In tutti casi il raggiungimento nei quattro anni successivi alla cessazione del rapporto di lavoro, dei requisiti per il pensionamento, andrà verificato con riferimento alle regole pensionistiche vigenti al momento della cessazione del rapporto di lavoro, comprensive degli adeguamenti all’incremento della speranza di vita residua.

La procedura

Il datore di lavoro interessato presenta domanda all’Inps, competente per territorio, accompagnata da una fideiussione bancaria a garanzia della solvibilità dell’imprenditore. La domanda deve essere successiva ai vari accordi sindacali e deve contenere l’elenco dei lavoratori interessati all’esodo anticipato.
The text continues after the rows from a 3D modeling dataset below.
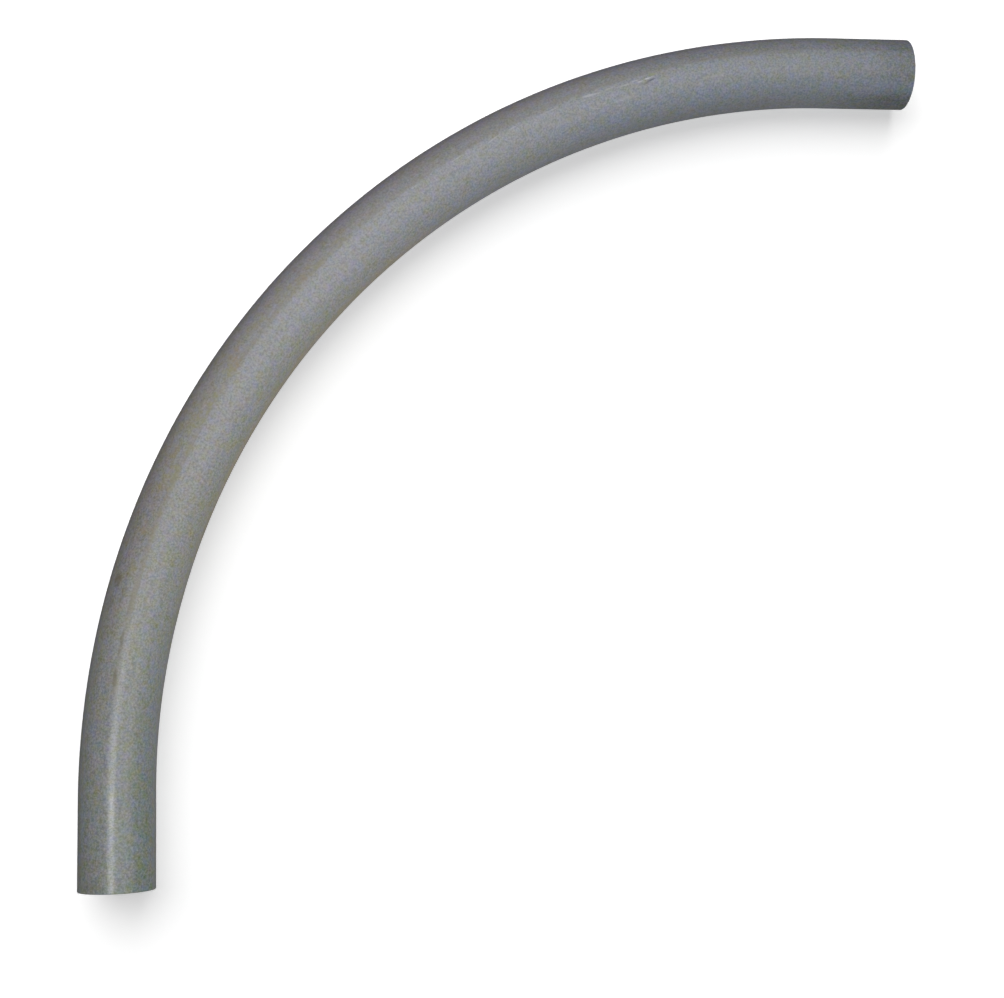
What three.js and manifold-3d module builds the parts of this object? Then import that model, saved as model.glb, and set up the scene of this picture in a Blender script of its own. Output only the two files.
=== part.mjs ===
// PVC conduit elbow: one length of rigid grey pipe, bent hot through a long quarter turn, with a
// straight end on each side of the bend. Both ends are cut square, and the bore runs right through.
// Millimetres, +Z up. The elbow lies flat, with the origin on the surface that it lies on, below
// the middle of its overall box. End A points along -Y and end B along +X.

import * as THREE from 'three';
import { mergeVertices } from 'three/addons/utils/BufferGeometryUtils.js';
import Module from 'manifold-3d';

// Driving dimensions: trade size 2 Schedule 40 pipe on the 24 inch special bend radius.
const INCH = 25.4;
const OUTSIDE_DIAMETER = 2.375 * INCH;
const WALL_THICKNESS = 0.154 * INCH;
const BEND_RADIUS = 24 * INCH;
const BEND_ANGLE = Math.PI / 2;
const STRAIGHT_END = 2.875 * INCH;
const EDGE_BREAK = 0.5;

// How finely the round shapes are cut into flats.
const PIPE_SIDES = 36;
const BEND_STEPS = 30;
const TOTAL_STEPS = BEND_STEPS + 2;

const OUTER_RADIUS = OUTSIDE_DIAMETER / 2;
const BORE_RADIUS = OUTER_RADIUS - WALL_THICKNESS;

const wasm = await Module();
wasm.setup();

// The pipe's centre line, laid out with the start of the bend at the local origin: along +Y through
// end A, round the bend towards +X, and on through end B. The parameter counts stations instead of
// length, so each straight end takes one step and the bend takes all the others.
class ElbowCentreLine extends THREE.Curve {
  bendAngleAt(t) {
    const turned = (t * TOTAL_STEPS - 1) / BEND_STEPS;
    return BEND_ANGLE * THREE.MathUtils.clamp(turned, 0, 1);
  }

  getPoint(t, target = new THREE.Vector3()) {
    const station = t * TOTAL_STEPS;
    const angle = this.bendAngleAt(t);
    const beforeBend = Math.min(station - 1, 0);
    const afterBend = Math.max(station - 1 - BEND_STEPS, 0);
    const alongTangent = (beforeBend + afterBend) * STRAIGHT_END;
    return target.set(
      BEND_RADIUS * (1 - Math.cos(angle)) + alongTangent * Math.sin(angle),
      BEND_RADIUS * Math.sin(angle) + alongTangent * Math.cos(angle),
      0,
    );
  }

  getTangent(t, target = new THREE.Vector3()) {
    const angle = this.bendAngleAt(t);
    return target.set(Math.sin(angle), Math.cos(angle), 0);
  }

  getUtoTmapping(u) {
    return u;
  }
}

// A regular polygon that stands for a circle of the given radius.
function circlePoints(radius) {
  const points = [];
  for (let side = 0; side < PIPE_SIDES; side += 1) {
    const angle = (2 * Math.PI * side) / PIPE_SIDES;
    points.push(new THREE.Vector2(radius * Math.cos(angle), radius * Math.sin(angle)));
  }
  return points;
}

// The bent pipe with sharp, square ends.
function bentPipeGeometry(centreLine) {
  const section = new THREE.Shape(circlePoints(OUTER_RADIUS));
  section.holes.push(new THREE.Path(circlePoints(BORE_RADIUS)));
  return new THREE.ExtrudeGeometry(section, { steps: TOTAL_STEPS, extrudePath: centreLine });
}

// A ring that takes the sharp edge off one rim of a pipe end. Its axis is local Y, which points out
// of the pipe, and local y = 0 is the end face. Side is 1 for the outer rim and -1 for the bore's.
function rimCutterGeometry(radius, side) {
  const overrun = 1;
  const profile = [
    new THREE.Vector2(radius - side * (EDGE_BREAK + overrun), overrun),
    new THREE.Vector2(radius + side * overrun, -EDGE_BREAK - overrun),
    new THREE.Vector2(radius + side * overrun, overrun),
  ];
  if (side < 0) {
    profile.reverse();
  }
  profile.push(profile[0].clone());
  return new THREE.LatheGeometry(profile, PIPE_SIDES);
}

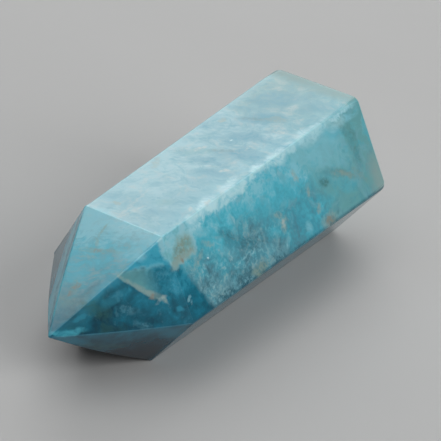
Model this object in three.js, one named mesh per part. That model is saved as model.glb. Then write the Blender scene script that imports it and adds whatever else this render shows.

In base a questo elenco l’Inps verificherà i requisiti del datore di lavoro e del lavoratore; per quest’ultimo l’Inps emetterà un estratto conto certificato, validando le singole posizioni individuali e calcolando l’importo della prestazione (indennità mensile) e l’onere della contribuzione figurativa.

Solo per accordi che si perfezionino nell’ambito della procedura di cui agli articoli 4 e 24 della legge n. 223/1991, la mancanza del presupposto che tutti i lavoratori interessati abbiano i requisiti soggettivi prescritti in capo a uno o più lavoratori comporta l’invalidazione dell’accordo.

In questo caso però la circolare 33/2013 prevede che “allo scopo di evitare il decadimento dell’accordo per mancanza dei requisiti prescritti (omissis) le parti stipulanti potranno tuttavia convalidare ex post l’accordo medesimo ovvero prevedere ex ante che esso resti valido in presenza di un numero minimo di lavoratori per i quali sia riscontrata la presenza dei requisiti soggettivi o indipendentemente da tale numero”.